What do you hope to achieve with Circus? 

Jackson Bowley: When I was getting people involved, I was telling them to make it a client’s worst nightmare, not something they’d expect to get hired off of, that was the goal. 

What draws you to capturing beauty – whatever that word means to you? 

Jackson Bowley: I get free rein to do whatever I want and I don’t have to tick any boxes. I got into beauty from a completely novice background, I never assisted a beauty photographer and I hate lighting setups; I’d rather shoot outside, it’s a lot more free. I always assisted people that were running around with a camera and a reflector and having a lot of fun, so to be able to apply that to beauty is exciting because I haven’t seen much of it. I can just do what I want, and make-up artists and hairstylists can too. If I like somebody’s style I’ll tell them to run with it and they always get scared. I want them to be more dramatic and they think I’m a madman. Being able to create these fantastical images that are bold and eye-catching; there are less rules with beauty. 

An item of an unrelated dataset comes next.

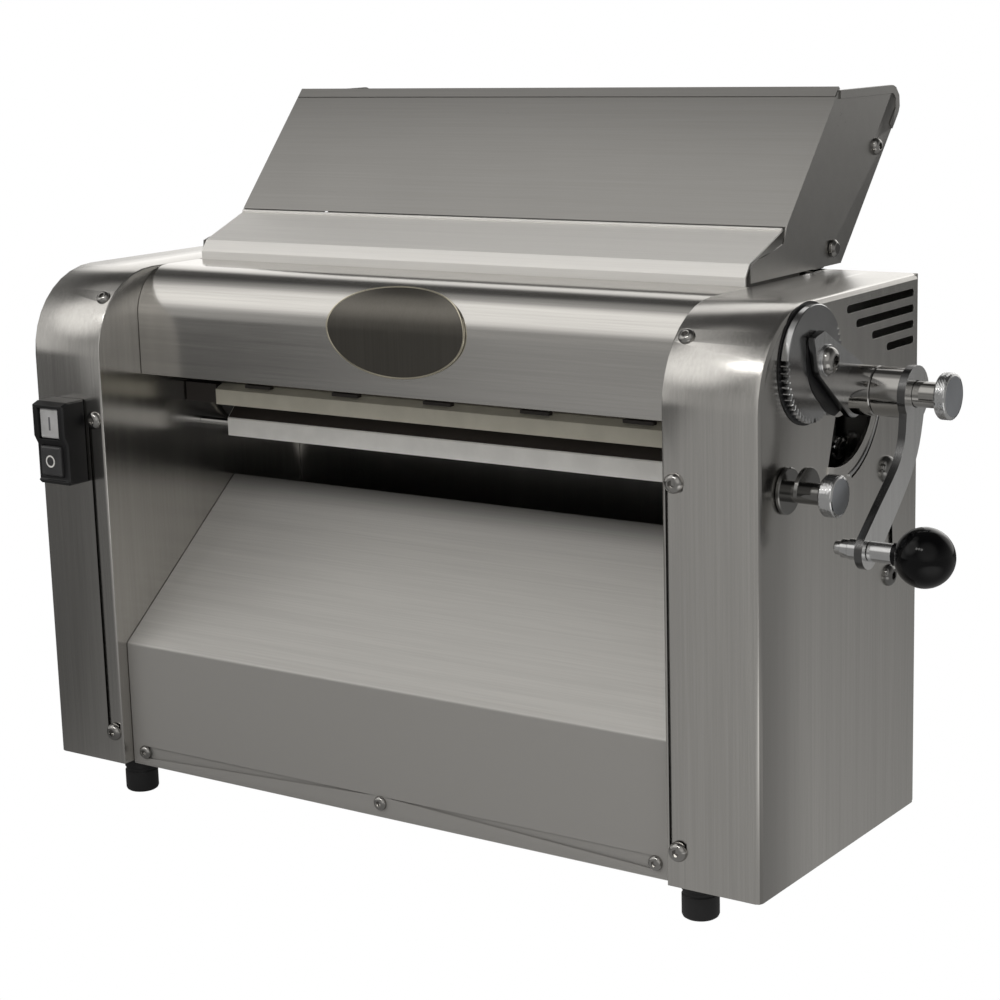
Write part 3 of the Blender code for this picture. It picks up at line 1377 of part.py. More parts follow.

Where do you want to take Circus in the future? Will there be another issue? 

Jackson Bowley: I say that it’s mine a lot, not in a selfish way, but it’s my baby. The only person I need to listen to is myself; the friendly advice people tried to offer was just to do what is expected. That’s what makes me want to continue making this and make it even bigger – I want it to be A0 and see how far I can push it. Why not? There’s so many images to still make, so I want to continue, but I don’t want to force anything. I’m just going to see what happens but there will definitely be a second issue.